Reproduce each of the lines word for word.
╭──
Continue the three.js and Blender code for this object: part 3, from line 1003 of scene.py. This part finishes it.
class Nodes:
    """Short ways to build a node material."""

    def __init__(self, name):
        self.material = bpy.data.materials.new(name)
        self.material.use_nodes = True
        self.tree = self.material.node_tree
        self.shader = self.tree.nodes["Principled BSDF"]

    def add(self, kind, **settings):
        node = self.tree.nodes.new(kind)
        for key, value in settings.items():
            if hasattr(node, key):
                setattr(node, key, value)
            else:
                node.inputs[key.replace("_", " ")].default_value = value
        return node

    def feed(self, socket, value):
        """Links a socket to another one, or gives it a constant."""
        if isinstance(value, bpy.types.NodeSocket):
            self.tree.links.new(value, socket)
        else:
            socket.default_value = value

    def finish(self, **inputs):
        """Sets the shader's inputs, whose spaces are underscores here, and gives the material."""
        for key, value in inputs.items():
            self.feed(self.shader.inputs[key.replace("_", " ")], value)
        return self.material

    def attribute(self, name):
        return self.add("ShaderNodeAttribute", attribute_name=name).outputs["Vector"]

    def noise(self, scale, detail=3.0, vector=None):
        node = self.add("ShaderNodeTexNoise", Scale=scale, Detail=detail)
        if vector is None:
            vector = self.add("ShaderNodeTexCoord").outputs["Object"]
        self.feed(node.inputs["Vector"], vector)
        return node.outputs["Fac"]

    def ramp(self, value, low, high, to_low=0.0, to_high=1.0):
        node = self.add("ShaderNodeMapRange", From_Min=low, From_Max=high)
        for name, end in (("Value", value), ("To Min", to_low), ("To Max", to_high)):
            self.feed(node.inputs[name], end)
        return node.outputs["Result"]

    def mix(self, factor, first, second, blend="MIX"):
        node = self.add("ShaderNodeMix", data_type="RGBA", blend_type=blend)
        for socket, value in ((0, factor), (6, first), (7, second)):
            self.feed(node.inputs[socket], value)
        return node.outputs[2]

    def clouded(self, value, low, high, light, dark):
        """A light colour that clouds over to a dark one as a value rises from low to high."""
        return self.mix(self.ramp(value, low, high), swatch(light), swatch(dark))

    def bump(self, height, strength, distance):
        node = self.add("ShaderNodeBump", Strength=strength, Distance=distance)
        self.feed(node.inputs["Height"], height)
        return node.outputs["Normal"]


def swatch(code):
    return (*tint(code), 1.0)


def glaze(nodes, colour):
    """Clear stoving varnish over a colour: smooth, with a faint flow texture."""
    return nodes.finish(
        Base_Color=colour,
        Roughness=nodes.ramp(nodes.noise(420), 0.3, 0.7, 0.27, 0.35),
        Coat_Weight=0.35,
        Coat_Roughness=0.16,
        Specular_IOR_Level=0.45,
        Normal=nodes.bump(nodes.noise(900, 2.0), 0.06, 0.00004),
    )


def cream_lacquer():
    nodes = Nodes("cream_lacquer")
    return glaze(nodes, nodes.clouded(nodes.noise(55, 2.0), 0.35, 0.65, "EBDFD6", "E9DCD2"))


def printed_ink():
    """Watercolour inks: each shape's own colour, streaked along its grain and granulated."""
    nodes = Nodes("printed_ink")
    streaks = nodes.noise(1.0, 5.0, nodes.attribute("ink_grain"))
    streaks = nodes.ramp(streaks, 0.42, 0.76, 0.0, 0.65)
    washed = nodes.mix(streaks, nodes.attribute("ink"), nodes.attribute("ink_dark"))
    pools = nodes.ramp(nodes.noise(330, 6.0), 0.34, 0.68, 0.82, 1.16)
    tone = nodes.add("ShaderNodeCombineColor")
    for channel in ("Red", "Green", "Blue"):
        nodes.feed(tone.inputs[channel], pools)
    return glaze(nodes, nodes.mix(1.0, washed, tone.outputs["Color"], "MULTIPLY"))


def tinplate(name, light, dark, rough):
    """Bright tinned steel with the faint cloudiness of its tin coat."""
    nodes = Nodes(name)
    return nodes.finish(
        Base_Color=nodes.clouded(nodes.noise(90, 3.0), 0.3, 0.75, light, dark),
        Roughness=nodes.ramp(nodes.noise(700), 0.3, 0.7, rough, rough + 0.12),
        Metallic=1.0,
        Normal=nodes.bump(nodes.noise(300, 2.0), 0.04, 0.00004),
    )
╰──
→ **Correct output**:
Continue the three.js and Blender code for this object: part 3, from line 1003 of scene.py. This part finishes it.
class Nodes:
    """Short ways to build a node material."""

    def __init__(self, name):
        self.material = bpy.data.materials.new(name)
        self.material.use_nodes = True
        self.tree = self.material.node_tree
        self.shader = self.tree.nodes["Principled BSDF"]

    def add(self, kind, **settings):
        node = self.tree.nodes.new(kind)
        for key, value in settings.items():
            if hasattr(node, key):
                setattr(node, key, value)
            else:
                node.inputs[key.replace("_", " ")].default_value = value
        return node

    def feed(self, socket, value):
        """Links a socket to another one, or gives it a constant."""
        if isinstance(value, bpy.types.NodeSocket):
            self.tree.links.new(value, socket)
        else:
            socket.default_value = value

    def finish(self, **inputs):
        """Sets the shader's inputs, whose spaces are underscores here, and gives the material."""
        for key, value in inputs.items():
            self.feed(self.shader.inputs[key.replace("_", " ")], value)
        return self.material

    def attribute(self, name):
        return self.add("ShaderNodeAttribute", attribute_name=name).outputs["Vector"]

    def noise(self, scale, detail=3.0, vector=None):
        node = self.add("ShaderNodeTexNoise", Scale=scale, Detail=detail)
        if vector is None:
            vector = self.add("ShaderNodeTexCoord").outputs["Object"]
        self.feed(node.inputs["Vector"], vector)
        return node.outputs["Fac"]

    def ramp(self, value, low, high, to_low=0.0, to_high=1.0):
        node = self.add("ShaderNodeMapRange", From_Min=low, From_Max=high)
        for name, end in (("Value", value), ("To Min", to_low), ("To Max", to_high)):
            self.feed(node.inputs[name], end)
        return node.outputs["Result"]

    def mix(self, factor, first, second, blend="MIX"):
        node = self.add("ShaderNodeMix", data_type="RGBA", blend_type=blend)
        for socket, value in ((0, factor), (6, first), (7, second)):
            self.feed(node.inputs[socket], value)
        return node.outputs[2]

    def clouded(self, value, low, high, light, dark):
        """A light colour that clouds over to a dark one as a value rises from low to high."""
        return self.mix(self.ramp(value, low, high), swatch(light), swatch(dark))

    def bump(self, height, strength, distance):
        node = self.add("ShaderNodeBump", Strength=strength, Distance=distance)
        self.feed(node.inputs["Height"], height)
        return node.outputs["Normal"]


def swatch(code):
    return (*tint(code), 1.0)


def glaze(nodes, colour):
    """Clear stoving varnish over a colour: smooth, with a faint flow texture."""
    return nodes.finish(
        Base_Color=colour,
        Roughness=nodes.ramp(nodes.noise(420), 0.3, 0.7, 0.27, 0.35),
        Coat_Weight=0.35,
        Coat_Roughness=0.16,
        Specular_IOR_Level=0.45,
        Normal=nodes.bump(nodes.noise(900, 2.0), 0.06, 0.00004),
    )


def cream_lacquer():
    nodes = Nodes("cream_lacquer")
    return glaze(nodes, nodes.clouded(nodes.noise(55, 2.0), 0.35, 0.65, "EBDFD6", "E9DCD2"))


def printed_ink():
    """Watercolour inks: each shape's own colour, streaked along its grain and granulated."""
    nodes = Nodes("printed_ink")
    streaks = nodes.noise(1.0, 5.0, nodes.attribute("ink_grain"))
    streaks = nodes.ramp(streaks, 0.42, 0.76, 0.0, 0.65)
    washed = nodes.mix(streaks, nodes.attribute("ink"), nodes.attribute("ink_dark"))
    pools = nodes.ramp(nodes.noise(330, 6.0), 0.34, 0.68, 0.82, 1.16)
    tone = nodes.add("ShaderNodeCombineColor")
    for channel in ("Red", "Green", "Blue"):
        nodes.feed(tone.inputs[channel], pools)
    return glaze(nodes, nodes.mix(1.0, washed, tone.outputs["Color"], "MULTIPLY"))


def tinplate(name, light, dark, rough):
    """Bright tinned steel with the faint cloudiness of its tin coat."""
    nodes = Nodes(name)
    return nodes.finish(
        Base_Color=nodes.clouded(nodes.noise(90, 3.0), 0.3, 0.75, light, dark),
        Roughness=nodes.ramp(nodes.noise(700), 0.3, 0.7, rough, rough + 0.12),
        Metallic=1.0,
        Normal=nodes.bump(nodes.noise(300, 2.0), 0.04, 0.00004),
    )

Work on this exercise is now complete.